**Rows from an object dataset:**
**********

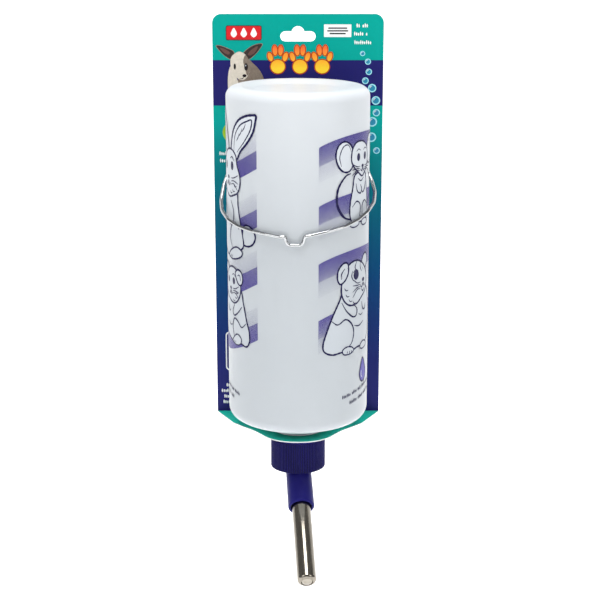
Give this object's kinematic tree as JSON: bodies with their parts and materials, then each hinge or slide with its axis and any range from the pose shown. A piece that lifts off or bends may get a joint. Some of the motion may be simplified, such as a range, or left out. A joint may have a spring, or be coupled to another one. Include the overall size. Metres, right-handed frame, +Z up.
{
  "type": "hanging small animal water bottle",
  "caption": "Inverted plastic water bottle with ribbed screw cap, angled steel ball-valve drinking tube, wire cage hanger and folded hang card.",
  "frame": {"origin": "centre of the bottle neck's rim, on the bottle's axis", "axes": "+Z up along the bottle's axis to its base, +Y back towards the card and the cage, and the tube points to -Y"},
  "size_m": [0.1016, 0.1154, 0.3154],
  "materials": {
    "bottle_plastic": "translucent satin white",
    "cap_plastic": "satin indigo",
    "seal_rubber": "matt black",
    "tube_steel": "polished",
    "ball_steel": "polished",
    "wire_steel": "bright zinc plated",
    "card_board": "coated printed card"
  },
  "bodies": {
    "hanger": {"wire_hanger": "wire_steel"},
    "bottle": {"bottle": "bottle_plastic"},
    "card": {"display_card": "card_board"},
    "cap": {"cap": "cap_plastic", "neck_gasket": "seal_rubber", "tube_seal": "seal_rubber", "drinking_tube": "tube_steel"},
    "lower_ball": {"lower_ball": "ball_steel"},
    "upper_ball": {"upper_ball": "ball_steel"}
  },
  "joints": [
    {"name": "bottle_slide", "type": "slide", "parent": "hanger", "child": "bottle", "axis": [0, 0, 1], "range_m": [-0.03, 0.09]},
    {"name": "cap_travel", "type": "slide", "parent": "bottle", "child": "card", "axis": [0, 0, -1], "range_m": [0, 0.0127]},
    {"name": "cap_turn", "type": "hinge", "parent": "card", "child": "cap", "pos_m": [0, 0, 0], "axis": [0, 0, -1], "range_deg": [0, 1080]},
    {"name": "lower_ball_lift", "type": "slide", "parent": "cap", "child": "lower_ball", "axis": [-0.0621, 0.8458, 0.5299], "range_m": [0, 0.0535]},
    {"name": "upper_ball_lift", "type": "slide", "parent": "cap", "child": "upper_ball", "axis": [-0.0621, 0.8458, 0.5299], "range_m": [0, 0.0535]}
  ],
  "couplings": [
    {"joint": "cap_travel", "follows": "cap_turn", "m_per_rad": 0.00067322},
    {"joint": "upper_ball_lift", "follows": "lower_ball_lift", "ratio": 1}
  ]
}
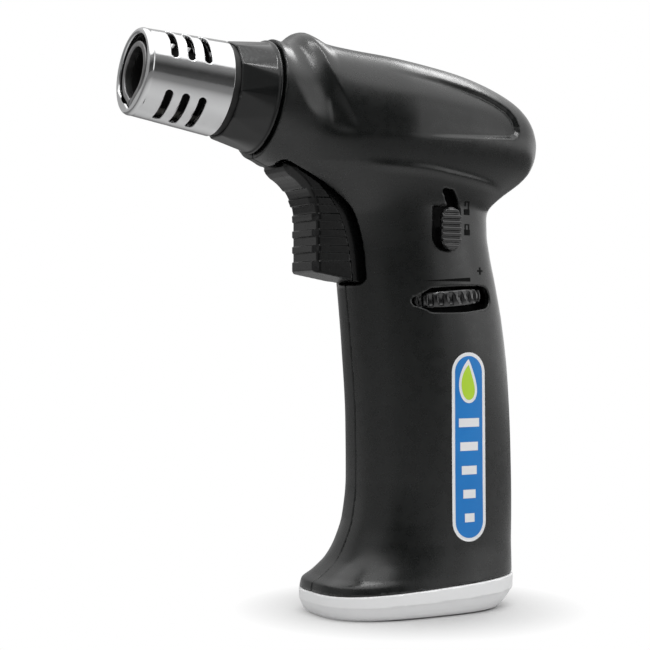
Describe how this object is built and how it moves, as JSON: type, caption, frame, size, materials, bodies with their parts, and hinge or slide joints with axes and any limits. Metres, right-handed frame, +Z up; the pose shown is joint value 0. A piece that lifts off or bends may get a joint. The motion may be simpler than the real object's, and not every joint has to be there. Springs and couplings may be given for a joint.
{
  "type": "butane torch",
  "caption": "Pistol-grip butane torch with a slotted metal nozzle guard, ribbed trigger, flame lock, gas wheel and a silver base.",
  "frame": {"origin": "on the underside of the base, in the torch's middle plane, below the grip", "axes": "+X is the way the flame points, +Y the torch's left side, where the lock and the gas wheel are, +Z up"},
  "size_m": [0.1241, 0.0404, 0.1603],
  "materials": {
    "shell_plastic": "satin-gloss moulded black",
    "collar_plastic": "gloss moulded black",
    "control_plastic": "satin moulded black",
    "black_ring": "matte heat-proof black",
    "inner_plastic": "moulded dark grey",
    "white_plastic": "moulded white",
    "tank_plastic": "smoky moulded tank",
    "polished_metal": "polished",
    "base_silver": "satin silver plating",
    "burner_grey": "heat-greyed steel",
    "steel": "satin",
    "screw_steel": "dark zinc",
    "brass": "machined",
    "ceramic": "glazed ceramic",
    "seal_rubber": "matte",
    "hose_silicone": "milky silicone",
    "wire_jacket": "red jacket"
  },
  "bodies": {
    "handle": {"shell_left": "shell_plastic", "shell_right": "shell_plastic", "base_cap": "base_silver", "nozzle_guard": "polished_metal", "front_collar": "collar_plastic", "spacer_ring": "black_ring", "burner_tube": "burner_grey", "flame_grid": "brass", "burner_flange": "steel", "jet_holder": "brass", "gas_jet": "brass", "spark_electrode": "steel", "electrode_sleeve": "ceramic", "ignition_wire": "wire_jacket", "piezo_body": "inner_plastic", "piezo_holder": "inner_plastic", "trigger_spring": "steel", "outlet_valve_body": "brass", "stem_seal": "seal_rubber", "lever_pin": "steel", "gas_hose": "hose_silicone", "fuel_tank": "tank_plastic", "tank_floor": "tank_plastic", "tank_seal": "seal_rubber", "fill_valve_body": "brass", "fill_valve_spring": "steel", "fill_valve_seal": "seal_rubber", "shell_screws": "screw_steel", "base_screws": "screw_steel"},
    "trigger_unit": {"trigger": "control_plastic", "piezo_plunger": "white_plastic"},
    "lever": {"valve_lever": "steel"},
    "gas_stem": {"outlet_valve_stem": "brass"},
    "wheel": {"gas_wheel": "control_plastic"},
    "lock": {"lock_button": "control_plastic"},
    "fill_stem": {"fill_valve_stem": "white_plastic"}
  },
  "joints": [
    {"name": "trigger_slide", "type": "slide", "parent": "handle", "child": "trigger_unit", "axis": [-1, 0, 0], "range_m": [0, 0.007], "stiffness_N_per_m": 1200, "springref_m": -0.003, "deforming": ["trigger_spring"]},
    {"name": "lever_swing", "type": "hinge", "parent": "handle", "child": "lever", "pos_m": [-0.017, 0, 0.097], "axis": [0, -1, 0], "range_deg": [0, 4.7]},
    {"name": "stem_lift", "type": "slide", "parent": "handle", "child": "gas_stem", "axis": [0.0819, 0, 0.9966], "range_m": [0, 0.0011], "deforming": ["gas_hose"]},
    {"name": "wheel_turn", "type": "hinge", "parent": "handle", "child": "wheel", "pos_m": [-0.0045, 0.002, 0.0875], "axis": [0.0819, 0, 0.9966], "range_deg": [-135, 135]},
    {"name": "lock_slide", "type": "slide", "parent": "handle", "child": "lock", "axis": [0, 0, 1], "range_m": [0, 0.0045]},
    {"name": "fill_press", "type": "slide", "parent": "handle", "child": "fill_stem", "axis": [0, 0, 1], "range_m": [0, 0.0015], "stiffness_N_per_m": 800, "springref_m": -0.001, "deforming": ["fill_valve_spring"]}
  ],
  "couplings": [
    {"joint": "lever_swing", "follows": "trigger_slide", "rad_per_m": 11.5},
    {"joint": "stem_lift", "follows": "trigger_slide", "ratio": 0.153}
  ]
}
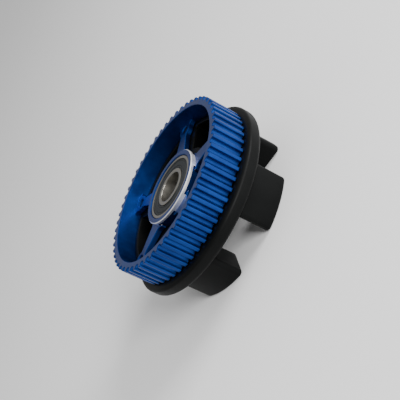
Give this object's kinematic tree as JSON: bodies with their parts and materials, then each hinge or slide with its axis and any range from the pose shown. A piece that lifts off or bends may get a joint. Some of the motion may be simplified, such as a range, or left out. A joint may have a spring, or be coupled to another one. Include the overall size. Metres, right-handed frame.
{
  "type": "toothed belt pulley with lug adapter",
  "caption": "Spoked toothed belt pulley with a sealed ball bearing in its hub, screwed to a flanged adapter whose hollow lugs key into a wheel.",
  "frame": {"origin": "on the bore's axis, in the plane of the lug ends", "axes": "+Z along the bore, towards the rim's open front; one lug points along -Y"},
  "size_m": [0.0944, 0.0944, 0.0412],
  "materials": {
    "blue_anodised_aluminium": "fine-turned and anodised blue, with the hub's collar machined bright afterwards",
    "black_moulded_nylon": "satin black, finely spark-textured mould",
    "bearing_steel": "ground",
    "seal_rubber": "matt moulded rubber",
    "cage_steel": "pressed sheet",
    "screw_steel": "black oxide",
    "washer_zinc": "bright zinc plating"
  },
  "bodies": {
    "pulley_and_adapter": {"pulley": "blue_anodised_aluminium", "drive_adapter": "black_moulded_nylon", "bearing_outer_ring": "bearing_steel", "bearing_seal_front": "seal_rubber", "bearing_seal_rear": "seal_rubber", "adapter_screw_1": "screw_steel", "adapter_screw_2": "screw_steel", "adapter_screw_3": "screw_steel", "adapter_screw_4": "screw_steel", "adapter_screw_5": "screw_steel", "adapter_washer_1": "washer_zinc", "adapter_washer_2": "washer_zinc", "adapter_washer_3": "washer_zinc", "adapter_washer_4": "washer_zinc", "adapter_washer_5": "washer_zinc"},
    "inner_ring": {"bearing_inner_ring": "bearing_steel"},
    "cage_and_balls": {"bearing_cage_front": "cage_steel", "bearing_cage_rear": "cage_steel", "bearing_ball_1": "bearing_steel", "bearing_ball_2": "bearing_steel", "bearing_ball_3": "bearing_steel", "bearing_ball_4": "bearing_steel", "bearing_ball_5": "bearing_steel", "bearing_ball_6": "bearing_steel", "bearing_ball_7": "bearing_steel", "bearing_ball_8": "bearing_steel", "bearing_ball_9": "bearing_steel", "bearing_cage_rivet_1": "cage_steel", "bearing_cage_rivet_2": "cage_steel", "bearing_cage_rivet_3": "cage_steel", "bearing_cage_rivet_4": "cage_steel", "bearing_cage_rivet_5": "cage_steel", "bearing_cage_rivet_6": "cage_steel", "bearing_cage_rivet_7": "cage_steel", "bearing_cage_rivet_8": "cage_steel", "bearing_cage_rivet_9": "cage_steel"}
  },
  "joints": [
    {"name": "bearing_spin", "type": "hinge", "parent": "pulley_and_adapter", "child": "inner_ring", "pos_m": [0, 0, 0.032], "axis": [0, 0, 1], "continuous": true},
    {"name": "cage_spin", "type": "hinge", "parent": "pulley_and_adapter", "child": "cage_and_balls", "pos_m": [0, 0, 0.032], "axis": [0, 0, 1], "continuous": true}
  ],
  "couplings": [
    {"joint": "cage_spin", "follows": "bearing_spin", "ratio": 0.39868}
  ]
}
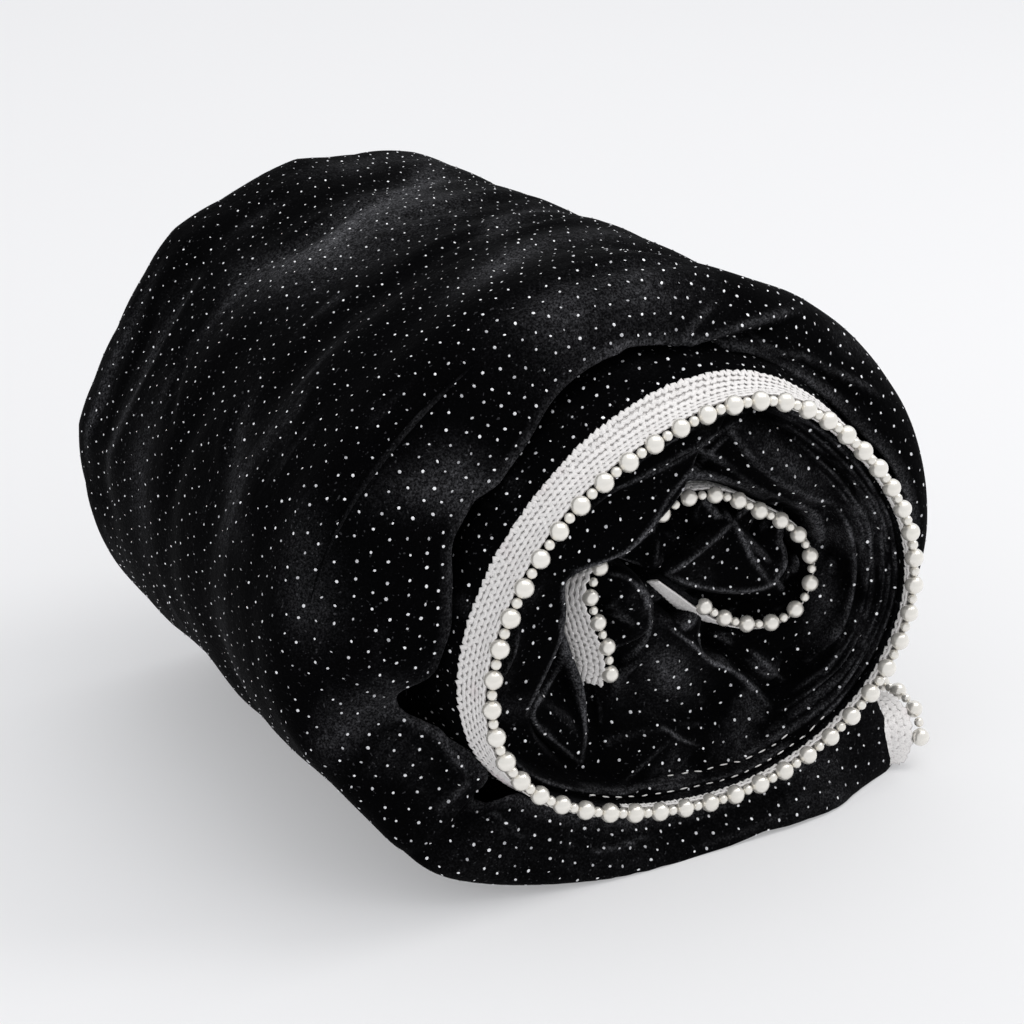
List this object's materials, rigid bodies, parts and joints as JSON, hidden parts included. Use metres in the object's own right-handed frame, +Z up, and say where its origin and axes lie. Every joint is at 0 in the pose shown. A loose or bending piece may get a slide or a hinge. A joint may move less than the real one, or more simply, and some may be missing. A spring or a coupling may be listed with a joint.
{
  "type": "rolled velvet dupatta",
  "caption": "Black velvet dupatta with silver glitter dots and a white braid and pearl border, loosely rolled and lying on its side.",
  "frame": {"origin": "centre of the footprint's bounding box, on the surface the roll lies on", "axes": "+Z up from the surface, the roll's axis along Y with its open spiral end towards -Y"},
  "size_m": [0.2248, 0.2119, 0.1839],
  "materials": {
    "velvet_black": "matte pile velvet",
    "braid_white": "woven braid",
    "pearl_cream": "pearl gloss"
  },
  "bodies": {
    "root": {"outer_wrap": "velvet_black", "roll_core": "velvet_black", "bordered_turn": "velvet_black", "ring_tape": "braid_white", "ring_pearls": "pearl_cream", "ply_left": "velvet_black", "ply_right": "velvet_black", "fold_left": "velvet_black", "fold_upper_right": "velvet_black", "fold_bottom": "velvet_black", "fold_lower_left": "velvet_black", "fold_tent": "velvet_black", "fold_tongue": "velvet_black", "fold_rolled": "velvet_black", "loop_turn": "velvet_black", "loop_tape": "braid_white", "loop_pearls": "pearl_cream", "short_turn": "velvet_black", "short_tape": "braid_white", "short_pearls": "pearl_cream", "end_pad": "velvet_black", "hem_tape": "braid_white", "hem_pearls": "pearl_cream"}
  },
  "joints": []
}
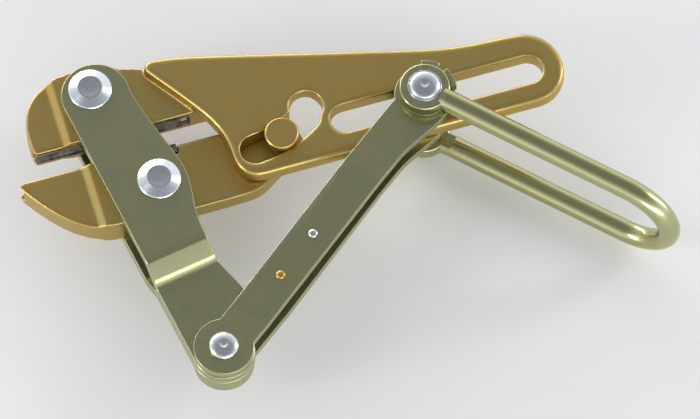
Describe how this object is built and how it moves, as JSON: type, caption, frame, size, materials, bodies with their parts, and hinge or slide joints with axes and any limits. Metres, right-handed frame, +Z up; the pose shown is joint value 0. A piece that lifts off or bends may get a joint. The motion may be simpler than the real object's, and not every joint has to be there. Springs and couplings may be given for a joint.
{
  "type": "parallel-jaw wire rope pulling grip",
  "caption": "Come-along cable grip: a lever pair closes a parallel jaw on a wire rope when its pulling bail runs along the slotted plate.",
  "frame": {"origin": "centre of the box's bottom, on the bench that the grip lies on", "axes": "+X along the rope from the jaw nose to the slotted plate's end, +Y towards the back of the upper jaw, +Z up from the bench"},
  "size_m": [0.3762, 0.221, 0.0788],
  "materials": {
    "gold_plating": "forged, yellow chromate over zinc, satin",
    "pale_plating": "pale greenish yellow chromate over zinc, satin",
    "bright_zinc": "bright zinc, semi-gloss",
    "insert_steel": "dark hardened steel, satin"
  },
  "bodies": {
    "frame": {"fixed_jaw_body": "gold_plating", "upper_jaw_insert": "insert_steel", "upper_insert_pin": "bright_zinc", "upper_pivot_sleeve": "bright_zinc"},
    "levers": {"front_lever": "pale_plating", "rear_lever": "pale_plating", "upper_pivot_rivet": "bright_zinc", "jaw_pivot_rivet": "bright_zinc", "link_pivot_rivet": "bright_zinc"},
    "lower_jaw": {"lower_jaw": "gold_plating", "lower_jaw_insert": "insert_steel", "lower_insert_pin": "bright_zinc", "guide_stud": "gold_plating", "jaw_pivot_sleeve": "bright_zinc"},
    "links": {"front_link": "pale_plating", "rear_link": "pale_plating", "link_button_plated": "gold_plating", "link_button_steel": "bright_zinc"},
    "bail": {"bail": "pale_plating", "bail_pin": "bright_zinc", "tab_washer": "pale_plating", "rear_spacer": "pale_plating"}
  },
  "joints": [
    {"name": "lever_swing", "type": "hinge", "parent": "frame", "child": "levers", "pos_m": [-0.13048, 0.09284, 0.0394], "axis": [0, 0, 1], "range_deg": [-8, 15]},
    {"name": "jaw_parallel", "type": "hinge", "parent": "levers", "child": "lower_jaw", "pos_m": [-0.10678, 0.02335, 0.0394], "axis": [0, 0, 1], "range_deg": [-16, 10]},
    {"name": "link_swing", "type": "hinge", "parent": "levers", "child": "links", "pos_m": [-0.09958, -0.09176, 0.0394], "axis": [0, 0, 1], "range_deg": [-20, 12]},
    {"name": "bail_swing", "type": "hinge", "parent": "links", "child": "bail", "pos_m": [0.06262, 0.02965, 0.0394], "axis": [0, 0, 1], "range_deg": [-75, 110]}
  ],
  "couplings": [
    {"joint": "jaw_parallel", "follows": "lever_swing", "ratio": -1},
    {"joint": "link_swing", "follows": "lever_swing", "ratio": -1.26}
  ]
}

**********

**To be done:** Search the preceding listing for "each" and extract every line where it is found.

**Completed exercise:**
Give this object's kinematic tree as JSON: bodies with their parts and materials, then each hinge or slide with its axis and any range from the pose shown. A piece that lifts off or bends may get a joint. Some of the motion may be simplified, such as a range, or left out. A joint may have a spring, or be coupled to another one. Include the overall size. Metres, right-handed frame, +Z up.
Give this object's kinematic tree as JSON: bodies with their parts and materials, then each hinge or slide with its axis and any range from the pose shown. A piece that lifts off or bends may get a joint. Some of the motion may be simplified, such as a range, or left out. A joint may have a spring, or be coupled to another one. Include the overall size. Metres, right-handed frame.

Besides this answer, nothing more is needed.